More than 500 police personnel should soon be added to the current manpower, including 12 police generals, 24 superintendents, and 91 assistant superintendents in order to make what the media called “new dinosaur police.” Morale will be high in the police community as there will be plenty of chances for promotion but citizens just hope that it will not be a feast for them only.

Police officers do not need to meet with prosecutors during criminal investigations except for when they request warrants for the arrest of suspects and search and seizure of evidence materials. Even after the change of systems, the rights to issue those warrants and indict criminal suspects remain exclusively with the prosecution.

Reform is a good thing as long as it means betterment -- in protecting human rights and preventing intervention by political power. But over the past four years of the Moon administration, the word reform has unfortunately earned negative nuances because of murky intent behind it especially in the area of law enforcement.

When the real reform is accomplished, there are hopes there will not be any more of incidents such as a “coordinated interference” by a bunch of Blue House officials in the 2018 mayoral election in Ulsan Metropolitan City allegedly to help an old friend of President Moon get elected. Police raided the office of the then incumbent mayor Kim Gi-hyeon for investigation of official misconduct, which later was proved unfounded. Thirteen people, including five former presidential secretaries, were indicted on charges of abuse of power in early 2020 but trials have not started for any of them yet.
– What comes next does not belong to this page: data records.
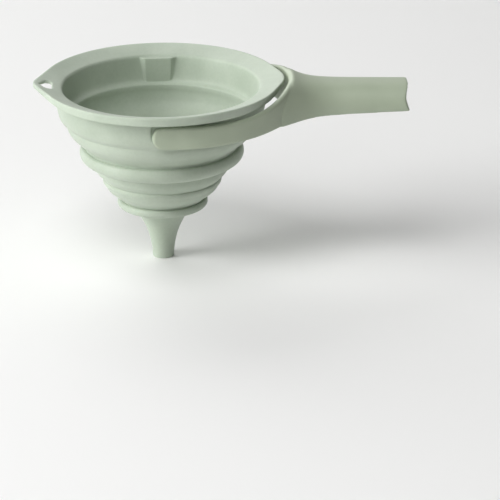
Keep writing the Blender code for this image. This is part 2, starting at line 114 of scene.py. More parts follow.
def skinLoops(loops, wrap):
    # faces between neighbouring loops of the same length
    count = len(loops[0])
    points = [p for loop in loops for p in loop]
    faces = []
    for i in range(len(loops) if wrap else len(loops) - 1):
        first, second = i * count, ((i + 1) % len(loops)) * count
        for j in range(count):
            k = (j + 1) % count
            faces.append((first + j, second + j, second + k, first + k))
    return points, faces


# the height, turn and distance that the object is seen from
viewer = {
    "distance": 2.10,  # to the middle of the rim
    "tilt": 21.0,  # degrees below the horizon
    "turn": 3.0,
    "roll": 0.4,
    "aimRight": 0.0536,  # the aim is this far right of the rim's middle
    "aimBelow": 0.1027,
    "lens": 252.0,
    "sensor": 36.0,
}

rimLow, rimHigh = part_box("rim_cup")
rimTop = rimHigh.z
tilt = math.radians(viewer["tilt"])
lean = Matrix(((1, 0, 0), (0, math.sin(tilt), math.cos(tilt)), (0, math.cos(tilt), -math.sin(tilt))))
axes = Matrix.Rotation(math.radians(viewer["roll"]), 3, "Z") @ lean
axes = axes @ Matrix.Rotation(math.radians(viewer["turn"]), 3, "Z")
rightward, upward, forward = axes[0].copy(), axes[1].copy(), axes[2].copy()
cameraData = bpy.data.cameras.new("camera")
cameraData.lens = viewer["lens"]
cameraData.sensor_width = viewer["sensor"]
cameraData.clip_end = 30.0
camera = bpy.data.objects.new("camera", cameraData)
bpy.context.scene.collection.objects.link(camera)
place = Vector((0, 0, rimTop)) + viewer["aimRight"] * rightward - viewer["aimBelow"] * upward
place -= viewer["distance"] * forward
camera.matrix_world = Matrix.Translation(place) @ Matrix((rightward, upward, -forward)).transposed().to_4x4()
bpy.context.scene.camera = camera
print("camera placed")


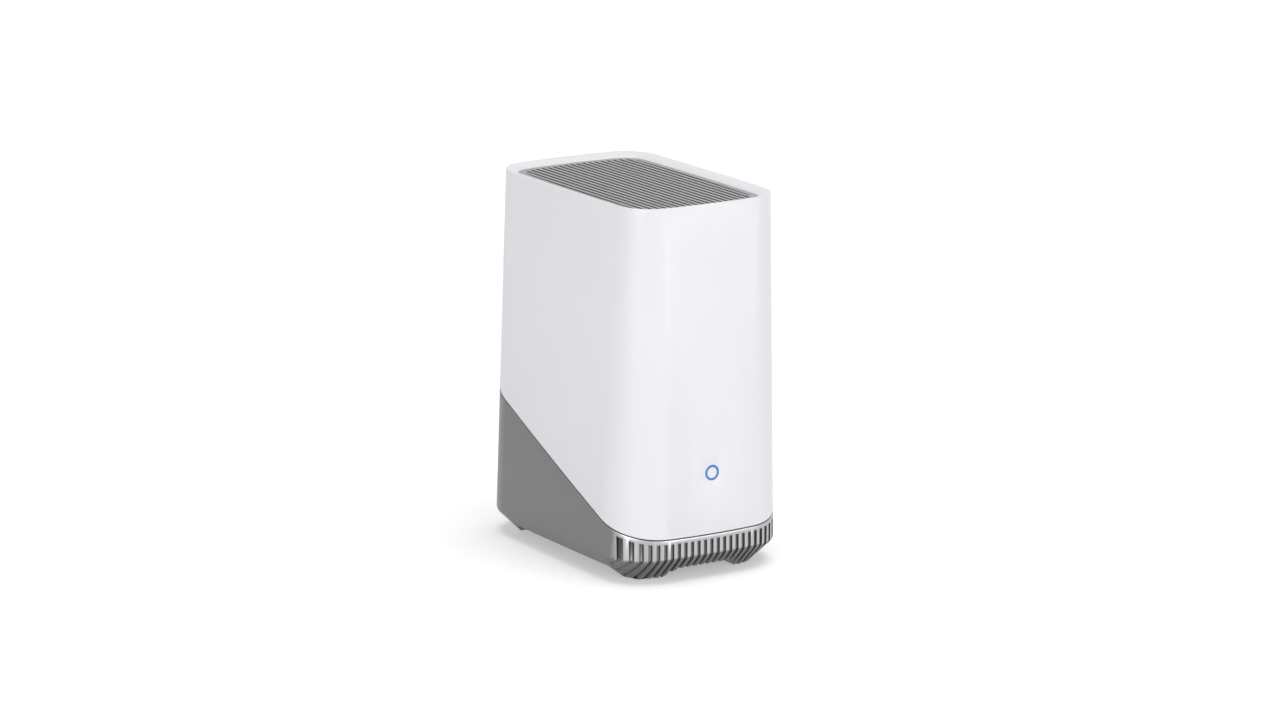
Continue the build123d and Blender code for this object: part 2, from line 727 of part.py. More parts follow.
def base_housing():
    base = base_form() - base_hollow()
    base += tongue()
    base += panel_frame()
    base -= panel_window()
    base -= arch(FRONT_ARCH_HALF, FRONT_ARCH_FLARE, BEND_HALF_DEPTH + OVERRUN, False)
    base -= arch(SIDE_ARCH_HALF, SIDE_ARCH_FLARE, BEND_HALF_WIDTH + OVERRUN, True)
    base -= flutes()
    for sign_x, sign_y in CORNER_SIGNS:
        x = sign_x * FOOT_X
        y = sign_y * FOOT_Y
        base -= rod(PAD_RADIUS + FIXED_FIT, -OVERRUN, PAD_THICKNESS, x, y)
        base -= rod(SCREW_HEAD_RADIUS + FIXED_FIT, -OVERRUN, SHELL_SCREW_SEAT, x, y)
        base -= rod(HOLE_RADIUS, -OVERRUN, FLOOR_TOP + OVERRUN, x, y)
    for cutter in floor_cuts():
        base -= cutter
    return base


def floor_cuts():
    """The bay opening with its door seat, the vents and the pilot holes in the floor."""
    low = FLOOR_UNDERSIDE - OVERRUN
    high = FLOOR_TOP + OVERRUN
    cuts = [
        block(-CAGE_INNER_HALF, CAGE_INNER_HALF, CAGE_INNER_FRONT, CAGE_INNER_REAR, low, high),
        door_outline(low, DOOR_SEAT, SLIDE_FIT),
        rod(PILOT_RADIUS, low, high, 0, DOOR_SCREW_Y),
    ]
    for x, y in cage_feet() + chassis_feet():
        cuts.append(rod(PILOT_RADIUS, low, high, x, y))
    for index in range(FLOOR_VENT_COUNT):
        x = (index - (FLOOR_VENT_COUNT - 1) / 2) * FLOOR_VENT_PITCH
        rear = FLOOR_VENT_FRONT + FLOOR_VENT_LENGTH
        half = FLOOR_VENT_WIDTH / 2
        cuts.append(block(x - half, x + half, FLOOR_VENT_FRONT, rear, low, high))
    return cuts


def foot_pad(sign_x, sign_y):
    pad = rod(PAD_RADIUS, 0, PAD_THICKNESS, sign_x * FOOT_X, sign_y * FOOT_Y)
    return chamfer(pad.edges().sort_by(Axis.Z)[0], PAD_CHAMFER)


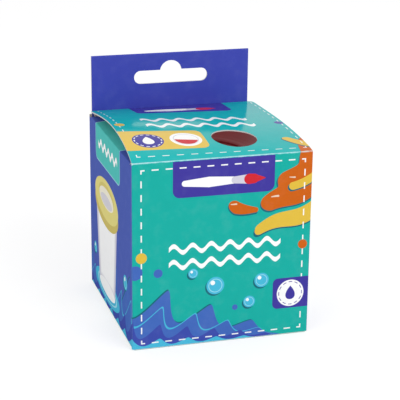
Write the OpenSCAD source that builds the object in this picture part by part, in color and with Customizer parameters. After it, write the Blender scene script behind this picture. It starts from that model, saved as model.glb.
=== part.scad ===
// Boxed paint water pot: a board carton with a hang tab, a bowed tuck lid and a round
// window, holding a small pot with a push-on collar and a spill-proof funnel.
// Millimetres, +Z up, origin at the middle of the carton's base, front panel facing -Y.

/* [Pot] */
// Height of the pot with its collar on
pot_h = 80; // [76:1:95]
// Diameter of the cup body where it enters the collar
body_top_d = 63; // [58:0.5:72]
// Diameter of the cup body at its foot
body_foot_d = 50; // [44:0.5:56]
// Wall of the cup body
body_wall = 1.2; // [0.9:0.1:1.8]
// Height of the recess under the foot
foot_recess = 1.4; // [0.8:0.1:2.5]
// Width of the ring that the pot stands on
foot_ring = 2.4; // [2:0.1:4]
// How far the bead round the cup's rim stands out
rim_bead = 0.8; // [0.5:0.1:1.2]
// Running clearance between the cup's rim and the collar
rim_fit = 0.06; // [0.02:0.01:0.1]

/* [Collar] */
// Height of the collar's outer skirt
collar_h = 15; // [13:0.5:20]
// Wall of the collar
collar_wall = 1.5; // [1.2:0.1:1.8]
// Radius of the collar's outer top edge
collar_round = 3.2; // [2.6:0.1:4]
// Wall of the ring that snaps over the cup's bead
snap_wall = 1.1; // [0.9:0.05:1.4]
// Width of the crown between the snap ring and the rounded edge
crown_flat = 0.34; // [0.2:0.02:3]
// How far the skirt draws in from its widest part to its lower edge
skirt_draw = 0.9; // [0:0.1:1.5]
// Diameter of the opening in the collar
mouth_d = 46; // [42:1:48]
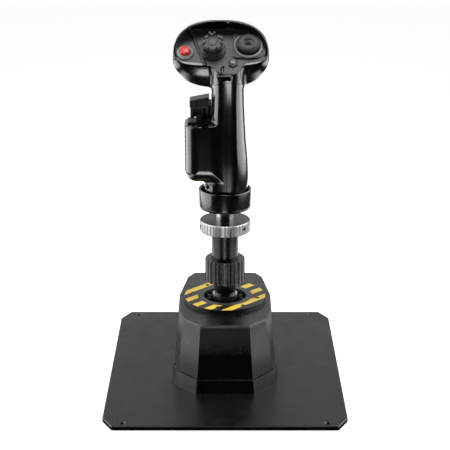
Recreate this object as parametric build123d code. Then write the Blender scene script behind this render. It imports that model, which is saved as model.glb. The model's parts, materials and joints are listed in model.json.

Interestingly enough, the first case the National Investigation Service will handle since it hung its signboard this month is the incident involving a former lawyer named Lee Yong-ku, who is accused by a taxi driver of having assaulted him while being intoxicated. That lawyer is now the vice justice minister.


Kim Myong-sik
Kim Myong-sik is a former editorial writer for The Korea Herald. He was managing editor of The Korea Times during the 1990s. -- Ed.